To: Robert Petkus <rpetkus@xxxxxxx>
Subject: Re: Poor performance -- poor config?
From: Justin Piszcz <jpiszcz@xxxxxxxxxxxxxxx>
Date: Wed, 20 Jun 2007 17:04:57 -0400 (EDT)
Cc: xfs@xxxxxxxxxxx
In-reply-to: <4679951E.8050601@xxxxxxx>
References: <4679951E.8050601@xxxxxxx>
Sender: xfs-bounce@xxxxxxxxxxx


On Wed, 20 Jun 2007, Robert Petkus wrote:

Folks,
I'm trying to configure a system (server + DS4700 disk array) that can offer the highest performance for our application. We will be reading and writing multiple threads of 1-2GB files with 1MB block sizes.
DS4700 config:
(16) 500 GB SATA disks
(3) 4+1 RAID 5 arrays and (1) hot spare == (3) 2TB LUNs.
(2) RAID arrays are on controller A, (1) RAID array is on controller B.
512k segment size

Server Config:
IBM x3550, 9GB RAM, RHEL 5 x86_64 (2.6.18)
The (3) LUNs are sdb, sdc {both controller A}, sdd {controller B}

My original goal was to use XFS and create a highly optimized config. Here is what I came up with: Create separate partitions for XFS log files: sdd1, sdd2, sdd3 each 150M -- 128MB is the maximum allowable XFS log size.
The XFS "stripe unit" (su) = 512k to match the DS4700 segment size
The "stripe width" ( (n-1)*sunit )= swidth=2048k  = sw=4 (a multiple of su)
4k is the max block size allowable on x86_64 since 4k is the max kernel page size

[root@~]# mkfs.xfs -l logdev=/dev/sdd1,size=128m -d su=512k -d sw=4 -f /dev/sdb [root@~]# mount -t xfs -o context=system_u:object_r:unconfined_t,noatime,nodiratime,logbufs=8,logdev=/dev/sdd1 /dev/sdb /data0

And the write performance is lousy compared to ext3 built like so:
[root@~]# mke2fs -j -m 1 -b4096 -E stride=128 /dev/sdc
[root@~]# mount -t ext3 -o noatime,nodiratime,context="system_u:object_r:unconfined_t:s0",reservation /dev/sdc /data1

What am I missing?

Thanks!

--
Robert Petkus
RHIC/USATLAS Computing Facility
Brookhaven National Laboratory
Physics Dept. - Bldg. 510A
Upton, New York 11973

http://www.bnl.gov/RHIC
http://www.acf.bnl.gov



What speeds are you getting?

Have you tried a SW RAID with the 16 drives, if you do that, XFS will auto-optimize per the physical characteristics of the md array.

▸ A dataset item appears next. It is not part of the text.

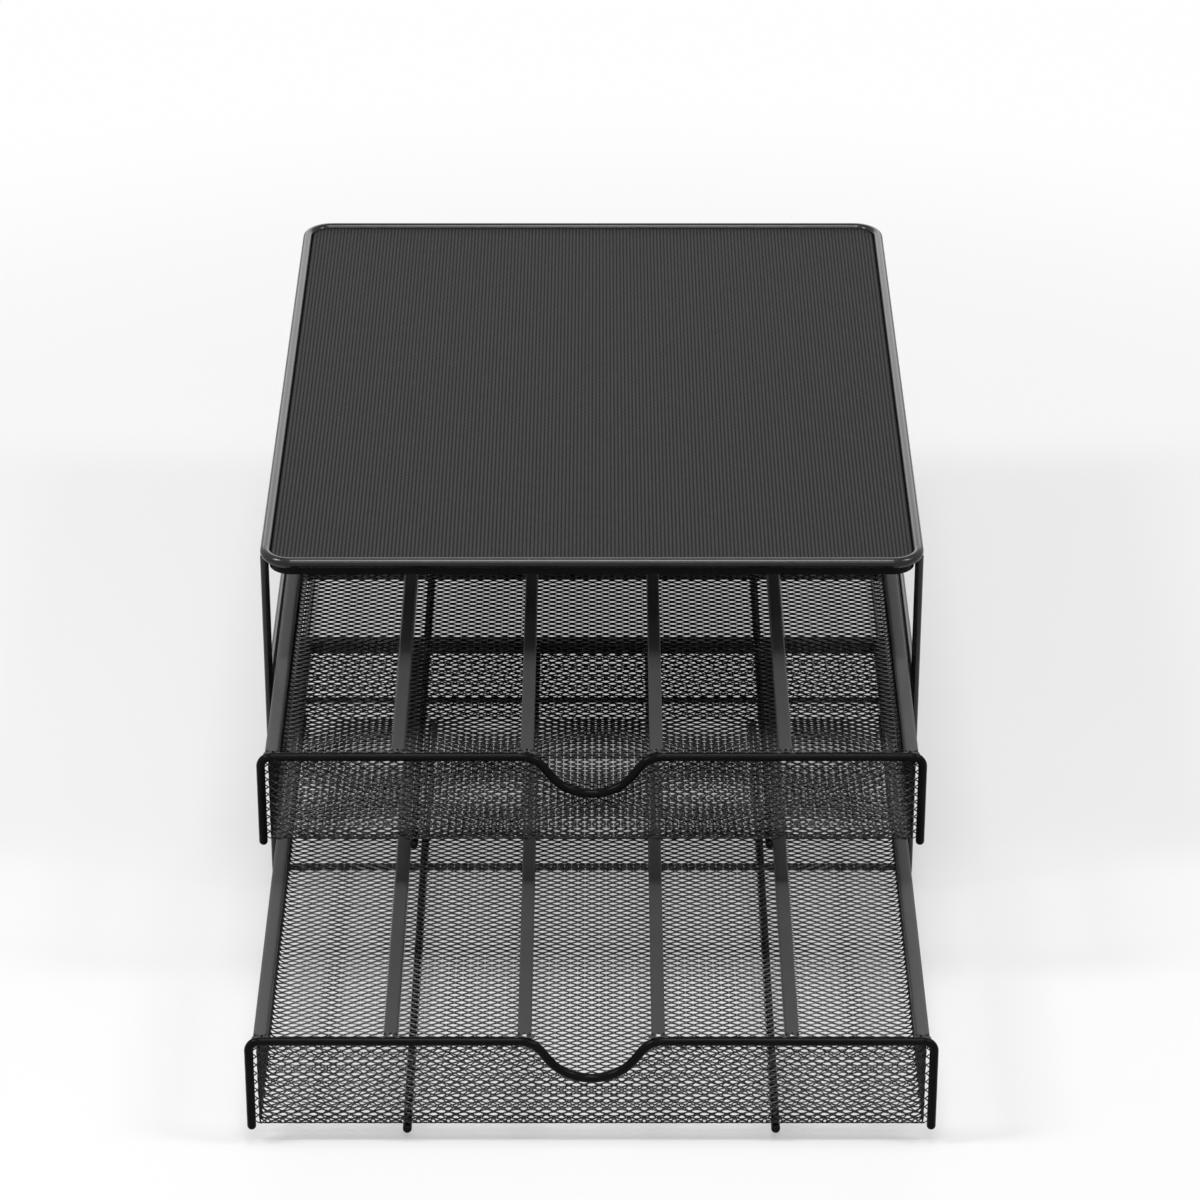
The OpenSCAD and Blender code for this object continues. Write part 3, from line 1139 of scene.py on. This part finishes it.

Also, most of those mount options besides the logdev/noatime don't do much with XFS from my personal benchmarks, you're better off with the defaults+noatime.

What speed are you getting reads/writes, what do you expect? How are the drives attached/what type of controller? PCI?